From the first line of the data through the line containing "another node's output.", return each line exactly.

####

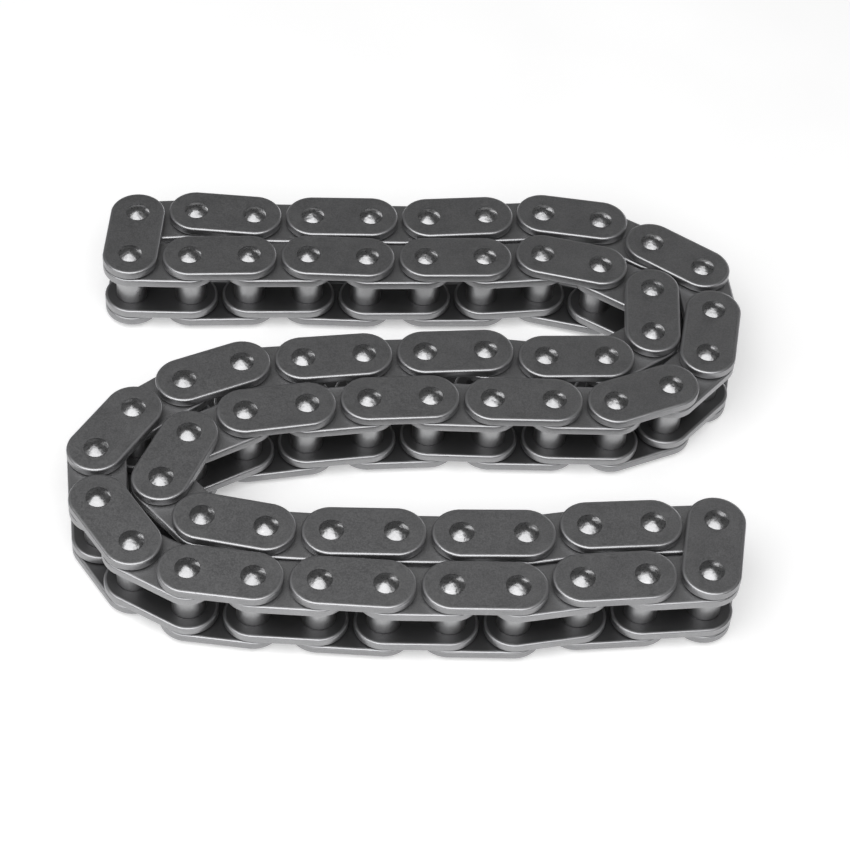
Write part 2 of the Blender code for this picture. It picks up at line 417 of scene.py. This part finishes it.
class NodeBench:
    """Builds a material's nodes."""

    def __init__(self, name: str) -> None:
        """Start a material with only its Principled shader.

        Args:
            name: The material's name.
        """
        self.material = bpy.data.materials.new(name)
        self.material.use_nodes = True
        self.tree = self.material.node_tree
        self.shader = self.tree.nodes["Principled BSDF"]

    def add(self, kind: str, **settings: Any) -> bpy.types.Node:
        """Add a node.

        Args:
            kind: The node type's name without "ShaderNode".
            **settings: Attributes of the node; a dict named inputs sets sockets or links them.

        Returns:
            The new node.
        """
        node = self.tree.nodes.new("ShaderNode" + kind)
        inputs = settings.pop("inputs", {})
        for key, value in settings.items():
            setattr(node, key, value)
        for key, value in inputs.items():
            self.feed(node.inputs[key], value)
        return node

    def feed(self, socket: bpy.types.NodeSocket, value: Any) -> None:
        """Set a socket to a value, or link it if the value is another node's output.

        Args:
            socket: The input socket.
            value: A number, a tuple or an output socket.
        """
        if isinstance(value, bpy.types.NodeSocket):
            self.tree.links.new(value, socket)
        else:
            socket.default_value = value

    def noise(self, scale: float, stretch: tuple[float, float, float], detail: float) -> Any:
        """Noise on object coordinates.

        Args:
            scale: Features per metre.
            stretch: What each coordinate is multiplied by first.
            detail: Octaves of finer noise.

        Returns:
            The noise value's socket.
        """
        coordinates = self.add("TexCoord").outputs["Object"]
        mapping = self.add("Mapping", inputs={"Vector": coordinates, "Scale": stretch})
        inputs = {"Vector": mapping.outputs["Vector"], "Scale": scale, "Detail": detail}
        return self.add("TexNoise", inputs=inputs).outputs["Fac"]

    def ranged(self, value: Any, low: float, high: float, to_low: float, to_high: float) -> Any:
        """Move a value from one range to another, and keep it inside.

        Args:
            value: The value's socket.
            low: Where the first range starts.
            high: Where the first range ends.
            to_low: Where the second range starts.
            to_high: Where the second range ends.

        Returns:
            The moved value's socket.
        """
        inputs = {"Value": value, "From Min": low, "From Max": high, "To Min": to_low, "To Max": to_high}
        return self.add("MapRange", clamp=True, inputs=inputs).outputs["Result"]

    def maths(self, operation: str, first: Any, second: Any) -> Any:
        """The result socket of a Math node on two values."""
        return self.add("Math", operation=operation, inputs={0: first, 1: second}).outputs[0]

    def mixed(self, factor: Any, first: Any, second: Any) -> Any:
        """Mix two colours.

        Args:
            factor: Share of the second colour, 0 to 1.
            first: The first colour.
            second: The second colour.

        Returns:
            The mixed colour's socket.
        """
        node = self.add("Mix", data_type="RGBA")
        self.feed(node.inputs[0], factor)
        self.feed(node.inputs[6], first)
        self.feed(node.inputs[7], second)
        return node.outputs[2]


@dataclass(frozen=True)
class SteelFinish:
    """A worked steel surface: its colour, its grain, its dents, how its edges are worn, and a painted
    shade on the faces between the plates.
    """

    name: str
    colour: tuple[float, float, float]
    light_colour: tuple[float, float, float]
    roughness: tuple[float, float]
    grain_per_metre: float
    grain_stretch: tuple[float, float, float]
    grain_height: float
    worn_colour: tuple[float, float, float]
    worn_roughness: float
    dents_per_metre: float = 700.0
    dent_height: float = 0.02 * MILLIMETRE
    # inside_shade: share of the colour kept where "inside" is high, a painted shade on the faces between
    # the plates
    inside_shade: float = 0.62
    clouds_per_metre: float = 280.0
    cloud_share: float = 0.4
    speck_share: float = 0.6
    rubs_per_metre: float = 700.0
    rub_stretch: tuple[float, float, float] = (0.8, 1.6, 1.0)
    rub_range: tuple[float, float] = (0.62, 0.72)
    rub_share: float = 0.2
    rub_gloss: float = 0.06

    def material(self) -> bpy.types.Material:
        """Build the material.

        Returns:
            A metal whose tone clouds, dents and grain follow object coordinates. It is brighter and
            smoother where the piece's "wear" attribute is high, and darker where "inside" is: a painted
            shade on the faces between the plates.
        """
        bench = NodeBench(self.name)
        grain = bench.noise(self.grain_per_metre, self.grain_stretch, 3.0)
        scratched = bench.noise(self.rubs_per_metre, self.rub_stretch, 5.0)
        rubs = bench.ranged(scratched, *self.rub_range, 0.0, 1.0)
        wear = bench.add("Attribute", attribute_name="wear").outputs["Fac"]
        bench.feed(bench.shader.inputs["Base Color"], self.tinted(bench, grain, rubs, wear))

        dull = bench.ranged(grain, 0.35, 0.65, *self.roughness)
        dull = bench.maths("SUBTRACT", dull, bench.maths("MULTIPLY", rubs, self.rub_gloss))
        worn = bench.maths("SUBTRACT", 1.0, wear)
        shiny = bench.maths("MULTIPLY", wear, self.worn_roughness)
        rough = bench.maths("ADD", bench.maths("MULTIPLY", dull, worn), shiny)
        bench.feed(bench.shader.inputs["Roughness"], rough)

        bench.shader.inputs["Metallic"].default_value = 1.0
        bench.feed(bench.shader.inputs["Normal"], self.relief(bench, grain))
        return bench.material

    def tinted(self, bench: NodeBench, grain: Any, rubs: Any, wear: Any) -> Any:
        """The base colour.

        Args:
            bench: The material in the making.
            grain: Socket of the fine grain.
            rubs: Socket of the rub marks, 0 to 1.
            wear: Socket of the worn edges, 0 to 1.

        Returns:
            The colour's socket.
        """
        cloudy = bench.noise(self.clouds_per_metre, (1.0, 1.0, 1.0), 3.0)
        clouds = bench.ranged(cloudy, 0.3, 0.7, 0.0, self.cloud_share)
        specks = bench.ranged(grain, 0.38, 0.62, 0.0, self.speck_share)
        tone = bench.maths("ADD", clouds, specks)
        body = bench.mixed(tone, (*self.colour, 1.0), (*self.light_colour, 1.0))
        rubbed = bench.maths("MULTIPLY", rubs, self.rub_share)
        body = bench.mixed(rubbed, body, (*self.worn_colour, 1.0))
        # Painted shade: where "inside" is high, the colour is darkened to inside_shade of itself,
        # standing in for the shade between plates and bushes.
        inside = bench.add("Attribute", attribute_name="inside").outputs["Fac"]
        painted_shade_colour = tuple(channel * self.inside_shade for channel in self.colour)
        body = bench.mixed(inside, body, (*painted_shade_colour, 1.0))
        return bench.mixed(wear, body, (*self.worn_colour, 1.0))

    def relief(self, bench: NodeBench, grain: Any) -> Any:
        """The shading normal of the dents, with the grain on top.

        Args:
            bench: The material in the making.
            grain: Socket of the fine grain.

        Returns:
            The normal's socket.
        """
        dents = bench.noise(self.dents_per_metre, (1.0, 1.0, 1.0), 2.0)
        inputs = {"Height": dents, "Distance": self.dent_height, "Strength": 1.0}
        dented = bench.add("Bump", inputs=inputs).outputs["Normal"]
        inputs = {"Height": grain, "Distance": self.grain_height, "Strength": 1.0, "Normal": dented}
        return bench.add("Bump", inputs=inputs).outputs["Normal"]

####

The reply |
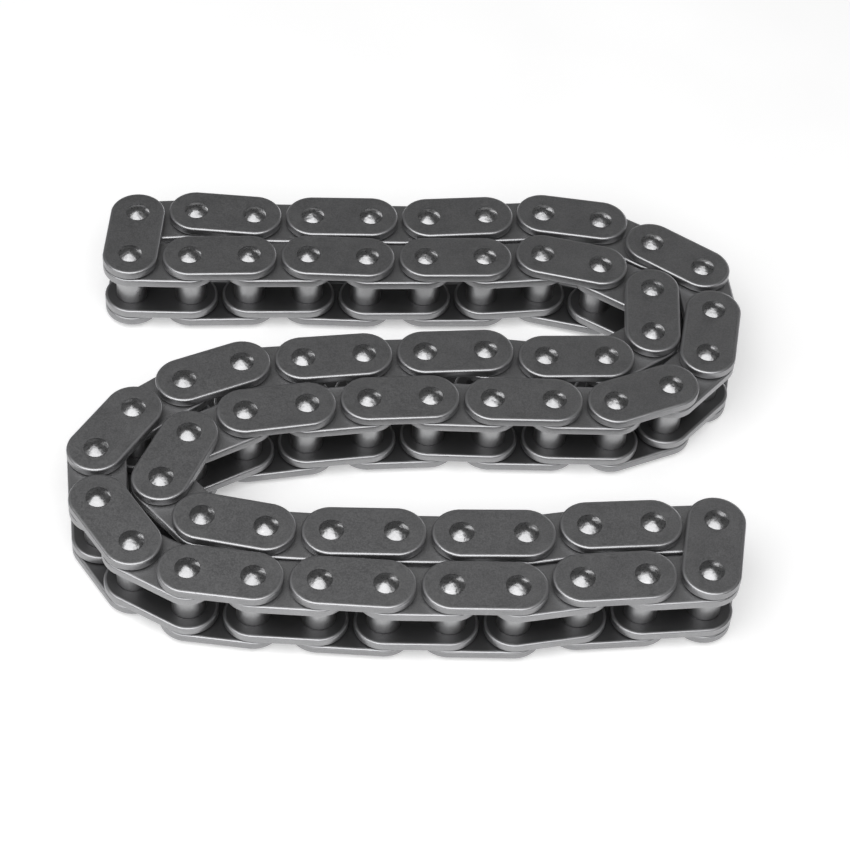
Write part 2 of the Blender code for this picture. It picks up at line 417 of scene.py. This part finishes it.
class NodeBench:
    """Builds a material's nodes."""

    def __init__(self, name: str) -> None:
        """Start a material with only its Principled shader.

        Args:
            name: The material's name.
        """
        self.material = bpy.data.materials.new(name)
        self.material.use_nodes = True
        self.tree = self.material.node_tree
        self.shader = self.tree.nodes["Principled BSDF"]

    def add(self, kind: str, **settings: Any) -> bpy.types.Node:
        """Add a node.

        Args:
            kind: The node type's name without "ShaderNode".
            **settings: Attributes of the node; a dict named inputs sets sockets or links them.

        Returns:
            The new node.
        """
        node = self.tree.nodes.new("ShaderNode" + kind)
        inputs = settings.pop("inputs", {})
        for key, value in settings.items():
            setattr(node, key, value)
        for key, value in inputs.items():
            self.feed(node.inputs[key], value)
        return node

    def feed(self, socket: bpy.types.NodeSocket, value: Any) -> None:
        """Set a socket to a value, or link it if the value is another node's output.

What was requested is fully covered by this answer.